Delle Foglie, Daniela. 2008. “Le teenager americane sospirano dietro a un vampiro buono e mormone”. Il Foglio, October 12, 2008.
Delle Foglie, Daniela. 2009. “Una questione mormonale”. Il Foglio, May 8, 2009.
Ingraham, Prentiss. 1902. “Buffalo Bill and the Danite Kidnappers”. The Buffalo Bill Stories, no. 38 [New York: Street & Smith].
Introvigne, Massimo. 1993. "Strange Bedfellows or Future Enemies?", Update & Dialog, 3 (October 1993): 13-22.
Introvigne, Massimo. 2009. “The Mormon Factor in the Romney Presidential Campaign: European Perspectives”. International Journal of Mormon Studies 2 (Spring 2009): 98-107.
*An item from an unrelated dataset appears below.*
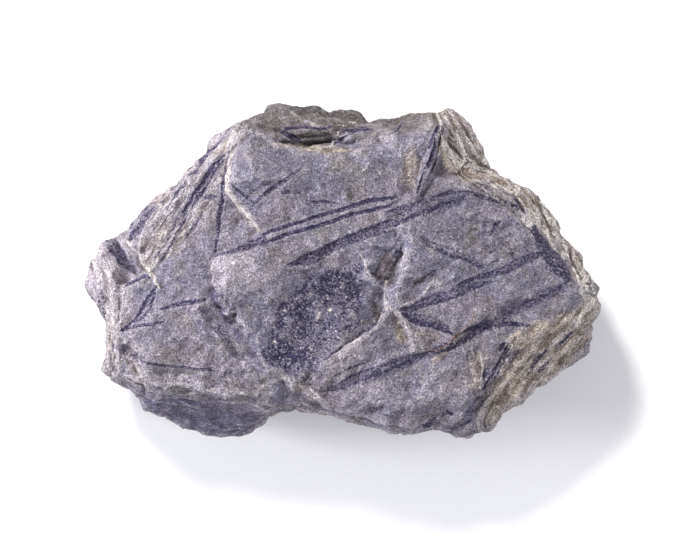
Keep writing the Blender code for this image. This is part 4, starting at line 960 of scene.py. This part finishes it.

Matrisciana, Caryl. 2009. “The ‘Twilight’ Phenomena”. Prophezine.com (download of May 29, 2009: http://www.prophezine.com/PZArticles/TheTwilightPhenomena/tabid/800/Default.aspx).
Muldering, John. 2009. “Twilight”. Catholic News Service (download of May 29, 2009: http://www.catholicnews.com/data/movies/08mv193.htm).
Poli, Chiara. 2008. “Big Love – Un amore grande, grande, grande”. News by FoxTV.it, July 22, 2008. (download of May 29, 2009: http://magazine.foxtv.it/2008/07/22/big-love-un-amore-grande-grande-grande/).
Sim, Georges (pseud. of Georges Simenon.) 1930. L’Oeil de l’Utah. Paris: Tallandier [Note: This is the only edition known by the French National Library. However, the novelette should have been published, at least in feuilleton form, in 1929 or earlier, since in 1929 an Italian translation, L’occhio dell’Utah, was published in the monthly literary supplement of Italy’s leading daily newspaper Corriere della Sera: Il Romanzo mensile, vol. XXVII, n. 10, October 1929].
Stark, Rodney. 2001. Sociology: Internet Edition. Belmont (California): Wadsworth.